Well then there’s always Llivia, a miniscule parcel of Spanish territory in the Pyrenees, completely surrounded by France. Llivia was created because the French and Spanish couldn’t agree on its status when they negotiated their frontiers in 1659 – in the Treaty of the Pyrenees. But I’ve also rejected Llivia. It is indeed a true enclave but it’s still part of Spain and the Spanish are surely the noisiest people on the planet, as anyone who has had to sit next to a Spanish family on a beach or in a plane can testify.

After considering several other options I found myself, rather unexpectedly, in Belgium. There are three possibilities here. The first, and the one I think I would find most congenial, unfortunately no longer exists.  Yet I can still dream.

Neutral Moresnet

Once Napoleon had been defeated, at the Congress of Vienna in 1815 the victorious powers established a united Netherlands. They couldn’t, however, agree on who should get a tiny 350 hectare sliver of territory lying south west of Aachen. The main issue was that this land, centred on Kelmis (La Calamine), was the site of one of Europe’s richest zinc deposits. So it was designated neutral  – ‘Neutral  Moresnet’ – a true enclave lying between Germany and Holland. The other bits of Moresnet were divided between Prussia and Holland.

But following the Belgian Revolution, the artificial state of Belgium came into existence. A creation ratified by the London Conference of 1830. I like to imagine the scene in London during the negotiations between Prussia, Holland and the ‘Belgians’, all overseen by the victorious British.

First there were the Prussians, no doubt making it clear in their usual gentle and understated way, and with good reason, that it was their Marshal Blücher and his army of Germans who had saved the Duke of Wellington’s bacon at the Battle of Waterloo, enabling Napoleon to be defeated. The Dutch delegation – somewhat peeved that a large chunk of their country was being removed and given over to the tender mercies of the French-speaking Walloon aristocracy, and remembering the days when they had fought so valiantly for their liberty and had become a great maritime and colonial power – well maybe they snuck off at the end of a hard day’s talking and drowned their sorrows with a few good Dutch beers (remember the superior ‘Belgian’ beer didn’t yet exist).  And then there were the French-speaking Walloons.

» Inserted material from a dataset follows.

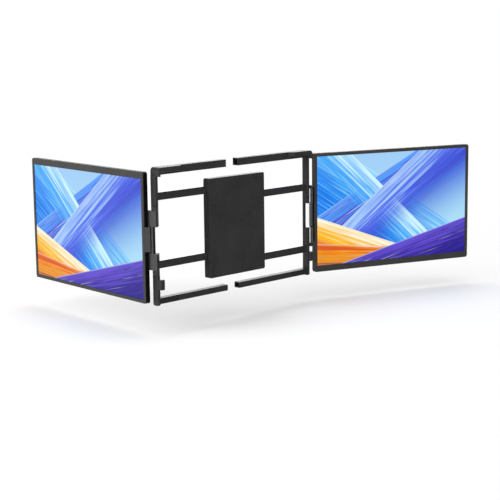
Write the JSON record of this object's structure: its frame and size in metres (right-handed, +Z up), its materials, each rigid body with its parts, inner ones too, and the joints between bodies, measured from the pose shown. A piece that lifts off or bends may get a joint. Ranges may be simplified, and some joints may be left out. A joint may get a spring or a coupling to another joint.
{
  "type": "laptop screen extender",
  "caption": "Clamp-on laptop screen extender: a width-adjustable bracket for the lid with a slim portable screen on a two-axis hinge at each side and a folding kickstand.",
  "frame": {"origin": "centre of the lid seat, the front face of the centre housing, midway between the posts", "axes": "+X to the user's right along the bracket, -Y out of the lid seat towards the user, +Z up along the posts"},
  "size_m": [0.6649, 0.4336, 0.215],
  "materials": {
    "bracket_plastic": "satin black moulded plastic, fine texture",
    "shell_plastic": "satin black moulded plastic, fine texture",
    "frame_plastic": "satin black front frame",
    "hinge_metal": "black powder coat",
    "bar_steel": "bright brushed bar",
    "screw_steel": "plain turned steel",
    "socket_steel": "nickel plated",
    "washer_nylon": "black nylon, satin",
    "grip_rubber": "matte grip rubber",
    "brake_felt": "dense felt",
    "lit_screen": "lit picture behind anti-glare glass",
    "diffuser_white": "white diffuser",
    "board_green": "solder mask",
    "switch_plastic": "black",
    "button_plastic": "satin black"
  },
  "bodies": {
    "center_bracket": {"housing_front_cover": "bracket_plastic", "housing_back_cover": "bracket_plastic", "housing_screws": "screw_steel", "bar_brake_pads": "brake_felt", "kickstand_pin": "screw_steel"},
    "kickstand": {"kickstand_leg": "hinge_metal", "kickstand_foot": "grip_rubber"},
    "left_frame": {"left_post": "bracket_plastic", "left_corner_hook": "bracket_plastic", "left_top_arm": "bracket_plastic", "left_bottom_arm": "bracket_plastic", "left_guide_bars": "bar_steel", "left_grip_pads": "grip_rubber", "left_post_pins": "screw_steel", "left_bar_screws": "screw_steel"},
    "left_link": {"left_hinge_link": "hinge_metal", "left_screen_pin": "screw_steel", "left_hinge_washers": "washer_nylon"},
    "left_screen": {"left_back_shell": "shell_plastic", "left_front_frame": "frame_plastic", "left_lcd_glass": "lit_screen", "left_backlight": "diffuser_white", "left_driver_board": "board_green", "left_usb_sockets": "socket_steel", "left_button_switches": "switch_plastic", "left_hinge_leaf": "hinge_metal", "left_leaf_screws": "screw_steel"},
    "left_power": {"left_power_button": "button_plastic"},
    "left_menu": {"left_menu_rocker": "button_plastic"},
    "right_frame": {"right_post": "bracket_plastic", "right_corner_hook": "bracket_plastic", "right_top_arm": "bracket_plastic", "right_bottom_arm": "bracket_plastic", "right_guide_bars": "bar_steel", "right_grip_pads": "grip_rubber", "right_post_pins": "screw_steel", "right_bar_screws": "screw_steel"},
    "right_link": {"right_hinge_link": "hinge_metal", "right_screen_pin": "screw_steel", "right_hinge_washers": "washer_nylon"},
    "right_screen": {"right_back_shell": "shell_plastic", "right_front_frame": "frame_plastic", "right_lcd_glass": "lit_screen", "right_backlight": "diffuser_white", "right_driver_board": "board_green", "right_usb_sockets": "socket_steel", "right_button_switches": "switch_plastic", "right_hinge_leaf": "hinge_metal", "right_leaf_screws": "screw_steel"},
    "right_power": {"right_power_button": "button_plastic"},
    "right_menu": {"right_menu_rocker": "button_plastic"}
  },
  "joints": [
    {"name": "left_frame_slide", "type": "slide", "parent": "center_bracket", "child": "left_frame", "axis": [-1, 0, 0], "range_m": [-0.012, 0.03]},
    {"name": "right_frame_slide", "type": "slide", "parent": "center_bracket", "child": "right_frame", "axis": [1, 0, 0], "range_m": [-0.012, 0.03]},
    {"name": "left_link_turn", "type": "hinge", "parent": "left_frame", "child": "left_link", "pos_m": [-0.174, -0.0019, -0.005], "axis": [0, 0, 1], "range_deg": [0, 90]},
    {"name": "right_link_turn", "type": "hinge", "parent": "right_frame", "child": "right_link", "pos_m": [0.174, -0.0019, -0.005], "axis": [0, 0, 1], "range_deg": [-51.8, 38.2]},
    {"name": "left_screen_turn", "type": "hinge", "parent": "left_link", "child": "left_screen", "pos_m": [-0.174, 0.0138, -0.005], "axis": [0, 0, 1], "range_deg": [-16.3, 83.7]},
    {"name": "right_screen_turn", "type": "hinge", "parent": "right_link", "child": "right_screen", "pos_m": [0.18371, 0.01044, -0.005], "axis": [0, 0, 1], "range_deg": [-8.8, 91.2]},
    {"name": "left_power_press", "type": "slide", "parent": "left_screen", "child": "left_power", "axis": [-0.0645, -0.9979, 0], "range_m": [0, 0.0004], "stiffness_N_per_m": 1500},
    {"name": "left_menu_press", "type": "slide", "parent": "left_screen", "child": "left_menu", "axis": [-0.0645, -0.9979, 0], "range_m": [0, 0.0004], "stiffness_N_per_m": 1500},
    {"name": "right_power_press", "type": "slide", "parent": "right_screen", "child": "right_power", "axis": [-0.9432, 0.3322, 0], "range_m": [0, 0.0004], "stiffness_N_per_m": 1500},
    {"name": "right_menu_press", "type": "slide", "parent": "right_screen", "child": "right_menu", "axis": [-0.9432, 0.3322, 0], "range_m": [0, 0.0004], "stiffness_N_per_m": 1500},
    {"name": "kickstand_turn", "type": "hinge", "parent": "center_bracket", "child": "kickstand", "pos_m": [0, 0.0105, -0.0735], "axis": [-1, 0, 0], "range_deg": [0, 130]}
  ]
}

Even though France’s one and only big attempt at European domination had failed, I like to imagine them, like all French at all times, colourfully dressed like pompous peacocks. I’m also sure they also did an admirable imitation, avant la lettre, of Dr. Strangelove’s instinctive Nazi salute and ‘Sieg Heil’. At every opportunity they would have mentioned ‘L’honneur de la France’ – not yet knowing that they were becoming Belgian now and hence in for two hundred years of French ridicule and condescension. In their pride these Frenchmen probably felt that discussing the future of a few rustic Frankish oiks was below them; and in their national collective historical amnesia I guess they didn’t even remember that it was precisely from these German/Ripuarian Frankish areas that the ‘Franks’, who created and gave their name to France, originated. Did they even know, and do the French today know, that Charlemagne himself was a German-speaking German?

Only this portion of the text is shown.